*Collected data*
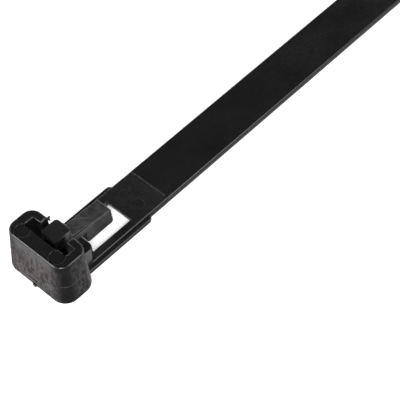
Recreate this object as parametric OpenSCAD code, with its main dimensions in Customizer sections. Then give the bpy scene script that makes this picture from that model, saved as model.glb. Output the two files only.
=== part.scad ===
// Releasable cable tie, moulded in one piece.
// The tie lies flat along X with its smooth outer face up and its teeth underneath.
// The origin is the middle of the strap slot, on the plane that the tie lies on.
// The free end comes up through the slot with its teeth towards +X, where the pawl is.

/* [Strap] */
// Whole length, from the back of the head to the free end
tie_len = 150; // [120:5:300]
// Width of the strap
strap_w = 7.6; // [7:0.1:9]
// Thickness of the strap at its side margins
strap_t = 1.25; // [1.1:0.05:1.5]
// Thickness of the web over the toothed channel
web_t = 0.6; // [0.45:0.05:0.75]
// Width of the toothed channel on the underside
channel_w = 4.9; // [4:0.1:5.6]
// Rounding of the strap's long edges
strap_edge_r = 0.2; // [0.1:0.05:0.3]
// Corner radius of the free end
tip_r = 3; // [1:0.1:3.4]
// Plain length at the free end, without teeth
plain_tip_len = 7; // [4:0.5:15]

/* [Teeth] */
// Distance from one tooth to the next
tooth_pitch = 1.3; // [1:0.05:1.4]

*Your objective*
Would you give the material above again, complete and exact?

*Full output*
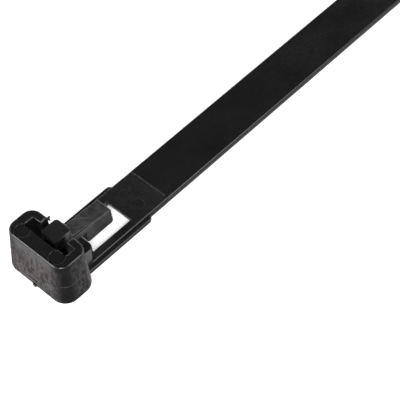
Recreate this object as parametric OpenSCAD code, with its main dimensions in Customizer sections. Then give the bpy scene script that makes this picture from that model, saved as model.glb. Output the two files only.
=== part.scad ===
// Releasable cable tie, moulded in one piece.
// The tie lies flat along X with its smooth outer face up and its teeth underneath.
// The origin is the middle of the strap slot, on the plane that the tie lies on.
// The free end comes up through the slot with its teeth towards +X, where the pawl is.

/* [Strap] */
// Whole length, from the back of the head to the free end
tie_len = 150; // [120:5:300]
// Width of the strap
strap_w = 7.6; // [7:0.1:9]
// Thickness of the strap at its side margins
strap_t = 1.25; // [1.1:0.05:1.5]
// Thickness of the web over the toothed channel
web_t = 0.6; // [0.45:0.05:0.75]
// Width of the toothed channel on the underside
channel_w = 4.9; // [4:0.1:5.6]
// Rounding of the strap's long edges
strap_edge_r = 0.2; // [0.1:0.05:0.3]
// Corner radius of the free end
tip_r = 3; // [1:0.1:3.4]
// Plain length at the free end, without teeth
plain_tip_len = 7; // [4:0.5:15]

/* [Teeth] */
// Distance from one tooth to the next
tooth_pitch = 1.3; // [1:0.05:1.4]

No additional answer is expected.